23.—(1) Subject to paragraph (11), this regulation applies where—

(a)at any time before the appointed day, an occupational pension scheme included benefits which were not money purchase benefits;

(b)if this regulation did not apply, a debt would be due to the trustees or managers of the scheme from an employer in relation to the scheme in accordance with section 75 of the 1995 Act, in relation to a time before the appointed day;

(c)regulations 20 to 22 do not apply in relation to the scheme; and

(d)one or more of the conditions specified in paragraphs (2) to (4) is met in relation to the scheme.

(2) The condition specified in this paragraph is that the trustees or managers of the scheme—

(a)treated the scheme as if it were a money purchase scheme; and

(b)did not, in accordance with section 75 of the 1995 Act, treat a difference between the value of the assets and the amount of the liabilities of the scheme as a debt due from an employer in relation to the scheme.

(3) The condition specified in this paragraph is that the trustees or managers of the scheme—

(a)treated benefits which were not money purchase benefits, death benefits or benefits specified in regulation 21(2) as money purchase benefits; and

(b)excluded assets and liabilities representing the value or amount of rights to any of those benefits from a calculation of the amount of the scheme liabilities and the value of the scheme assets for the purposes of section 75 of the 1995 Act.

(4) The condition specified in this paragraph is that an employer’s share of the difference (if any) between the value of the scheme assets and the amount of the scheme liabilities, for the purposes of section 75 of that Act, was determined as if benefits which were not money purchase benefits, death benefits or benefits specified in regulation 21(2) were money purchase benefits.

(5) Subject to paragraph (6), the trustees or managers of a scheme to which this regulation applies, must, as soon as reasonably possible after the appointed day—

(a)secure a valuation of the scheme assets and scheme liabilities, calculated in accordance with regulation 5 of the Employer Debt Regulations (calculation of the amount of scheme liabilities and value of scheme assets)(1);

(b)where the value of the scheme assets at the effective date of that valuation is less than the amount of the scheme liabilities, treat the difference as a debt due from an employer in relation to the scheme; and

(c)designate a time for the purposes of a debt to be imposed in accordance with section 75 of the 1995 Act.

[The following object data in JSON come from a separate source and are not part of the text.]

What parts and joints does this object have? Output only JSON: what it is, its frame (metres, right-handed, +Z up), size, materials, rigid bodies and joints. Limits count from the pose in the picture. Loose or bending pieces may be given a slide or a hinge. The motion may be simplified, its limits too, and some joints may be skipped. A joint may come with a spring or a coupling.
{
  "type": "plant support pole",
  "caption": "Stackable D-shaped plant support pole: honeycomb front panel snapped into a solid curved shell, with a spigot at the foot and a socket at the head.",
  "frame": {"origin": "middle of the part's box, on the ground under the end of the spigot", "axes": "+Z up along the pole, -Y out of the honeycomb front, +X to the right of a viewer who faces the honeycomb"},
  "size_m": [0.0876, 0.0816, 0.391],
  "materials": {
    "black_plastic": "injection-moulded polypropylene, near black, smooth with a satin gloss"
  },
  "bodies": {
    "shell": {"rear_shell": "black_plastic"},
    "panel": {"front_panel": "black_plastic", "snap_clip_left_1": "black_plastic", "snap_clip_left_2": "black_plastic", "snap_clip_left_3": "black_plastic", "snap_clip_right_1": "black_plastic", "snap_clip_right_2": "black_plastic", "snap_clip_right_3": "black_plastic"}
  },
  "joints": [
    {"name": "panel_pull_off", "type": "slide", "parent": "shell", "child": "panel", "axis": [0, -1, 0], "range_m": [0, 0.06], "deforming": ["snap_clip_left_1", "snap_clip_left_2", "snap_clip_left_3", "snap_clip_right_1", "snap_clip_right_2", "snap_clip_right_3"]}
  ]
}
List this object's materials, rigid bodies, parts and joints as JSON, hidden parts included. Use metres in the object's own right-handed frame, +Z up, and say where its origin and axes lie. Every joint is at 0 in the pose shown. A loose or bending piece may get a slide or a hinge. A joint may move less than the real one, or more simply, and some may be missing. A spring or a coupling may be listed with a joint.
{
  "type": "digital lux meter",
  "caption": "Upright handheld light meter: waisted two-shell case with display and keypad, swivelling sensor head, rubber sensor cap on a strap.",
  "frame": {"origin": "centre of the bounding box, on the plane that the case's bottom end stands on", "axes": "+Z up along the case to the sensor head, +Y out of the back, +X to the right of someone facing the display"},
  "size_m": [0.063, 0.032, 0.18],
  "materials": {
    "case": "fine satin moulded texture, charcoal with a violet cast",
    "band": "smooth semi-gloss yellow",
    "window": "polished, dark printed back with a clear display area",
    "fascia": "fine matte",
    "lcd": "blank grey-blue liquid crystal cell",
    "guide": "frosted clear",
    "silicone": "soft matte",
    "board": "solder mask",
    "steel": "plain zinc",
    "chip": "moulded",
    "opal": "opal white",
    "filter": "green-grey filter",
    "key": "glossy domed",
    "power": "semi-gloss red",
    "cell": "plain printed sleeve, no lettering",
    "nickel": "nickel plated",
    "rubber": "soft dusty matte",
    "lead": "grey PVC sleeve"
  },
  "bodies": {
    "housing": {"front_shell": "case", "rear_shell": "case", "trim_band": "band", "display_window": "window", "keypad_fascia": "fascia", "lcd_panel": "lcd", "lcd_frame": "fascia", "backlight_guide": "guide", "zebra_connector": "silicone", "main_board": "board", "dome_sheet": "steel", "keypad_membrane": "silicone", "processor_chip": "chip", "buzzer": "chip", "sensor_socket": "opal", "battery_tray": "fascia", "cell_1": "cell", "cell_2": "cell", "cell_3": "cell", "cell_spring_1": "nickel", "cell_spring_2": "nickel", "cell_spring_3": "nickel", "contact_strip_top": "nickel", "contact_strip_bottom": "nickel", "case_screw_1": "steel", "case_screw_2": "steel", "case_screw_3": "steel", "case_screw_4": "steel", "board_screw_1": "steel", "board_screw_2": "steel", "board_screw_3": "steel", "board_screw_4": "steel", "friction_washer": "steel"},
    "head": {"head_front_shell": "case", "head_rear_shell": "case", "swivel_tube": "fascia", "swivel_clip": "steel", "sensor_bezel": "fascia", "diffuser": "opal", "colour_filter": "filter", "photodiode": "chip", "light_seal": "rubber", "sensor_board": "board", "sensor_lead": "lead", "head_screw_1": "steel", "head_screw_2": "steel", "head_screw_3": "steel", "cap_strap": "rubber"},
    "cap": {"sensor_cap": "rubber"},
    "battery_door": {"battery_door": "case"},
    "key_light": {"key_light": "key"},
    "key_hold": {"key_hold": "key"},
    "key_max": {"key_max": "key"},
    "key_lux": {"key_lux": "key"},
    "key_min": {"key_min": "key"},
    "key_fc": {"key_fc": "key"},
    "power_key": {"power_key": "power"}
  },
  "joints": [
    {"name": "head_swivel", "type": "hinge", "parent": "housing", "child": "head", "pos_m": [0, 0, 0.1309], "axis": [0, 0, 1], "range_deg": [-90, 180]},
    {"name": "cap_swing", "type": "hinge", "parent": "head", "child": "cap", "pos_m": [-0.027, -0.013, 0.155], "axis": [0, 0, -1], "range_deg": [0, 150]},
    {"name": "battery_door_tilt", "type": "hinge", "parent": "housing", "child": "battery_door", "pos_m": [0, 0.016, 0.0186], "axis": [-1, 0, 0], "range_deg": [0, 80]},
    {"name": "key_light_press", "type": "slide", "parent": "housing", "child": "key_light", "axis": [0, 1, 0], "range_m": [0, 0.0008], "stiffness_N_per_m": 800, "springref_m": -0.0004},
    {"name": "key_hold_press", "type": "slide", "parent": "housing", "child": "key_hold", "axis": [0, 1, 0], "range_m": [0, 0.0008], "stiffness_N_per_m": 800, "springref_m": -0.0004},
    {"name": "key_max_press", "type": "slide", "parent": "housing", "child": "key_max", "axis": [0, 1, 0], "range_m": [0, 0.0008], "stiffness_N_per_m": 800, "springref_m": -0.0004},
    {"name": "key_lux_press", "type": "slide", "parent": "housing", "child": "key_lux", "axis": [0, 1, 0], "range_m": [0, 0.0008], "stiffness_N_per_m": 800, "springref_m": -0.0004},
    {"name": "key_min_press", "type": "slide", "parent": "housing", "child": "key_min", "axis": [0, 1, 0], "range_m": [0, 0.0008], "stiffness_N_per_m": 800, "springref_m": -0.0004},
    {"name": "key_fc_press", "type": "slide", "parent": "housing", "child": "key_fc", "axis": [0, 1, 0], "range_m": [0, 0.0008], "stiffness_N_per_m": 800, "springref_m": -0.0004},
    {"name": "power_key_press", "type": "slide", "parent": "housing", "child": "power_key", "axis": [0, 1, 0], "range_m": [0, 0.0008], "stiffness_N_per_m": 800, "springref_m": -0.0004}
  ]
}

(6) Paragraph (5) does not apply to a scheme which is not in winding up if either of the conditions specified in paragraph (7) and (8) are met.

(7) The condition specified in this paragraph is that an actuarial valuation has been prepared in accordance with section 224 of the 2004 Act (actuarial valuations and reports) in the period of 3 years ending immediately before the appointed day and either—

(a)it appears to the trustees or managers of the scheme that the statutory funding objective was met on the effective date of that actuarial valuation; or

(b)the statutory funding objective was not met on the effective date of the valuation but on the appointed day a recovery plan is in force in relation to the scheme.

(8) The condition specified in this paragraph is that the trustees or managers of the scheme obtain an actuarial valuation in accordance with section 224 of the 2004 Act and either—

(a)it appears to the trustees or managers that the statutory funding objective is met on the effective date of that valuation; or

(b)the statutory funding objective is not met at that time but the trustees or managers ensure, within 6 months beginning with the effective date of the valuation, that a recovery plan in relation to the scheme is in force.

(9) The actuarial valuation mentioned in paragraph (8) must have an effective date within the period of 12 months beginning with the appointed day, and the trustees and managers of the scheme must ensure that they receive that valuation within 15 months beginning with the effective date.

(10) Where—

(a)the trustees or managers of the scheme comply with the requirements of paragraph (5); or

(b)either of the conditions specified in paragraph (7) or (8) is met,

no provision of section 29 of the Act or of these Regulations requires the trustees or managers of the scheme to calculate a debt which was due or would have become due from an employer in relation to the scheme in relation to a time before the appointed day.

(11) This regulation does not apply where regulation 24 (schemes or benefits treated as money purchase falling outside regulations 20 to 22: insolvent employer) applies to the scheme.

(12) Where the trustees or managers of a scheme do not comply with the requirements of paragraph (5), section 10 of the 1995 Act (civil penalties) applies to any trustee or manager who has failed to take all reasonable steps to secure compliance.

(13) In this regulation—

“recovery plan” is a recovery plan prepared in accordance with section 226 of the 2004 Act; and

“statutory funding objective” is the requirement mentioned in section 222 of that Act.

(1)

Regulation 5 was substituted by S.I. 2008/731 and amended by S.I.s 2011/2973, 2010/725 and 2012/1817.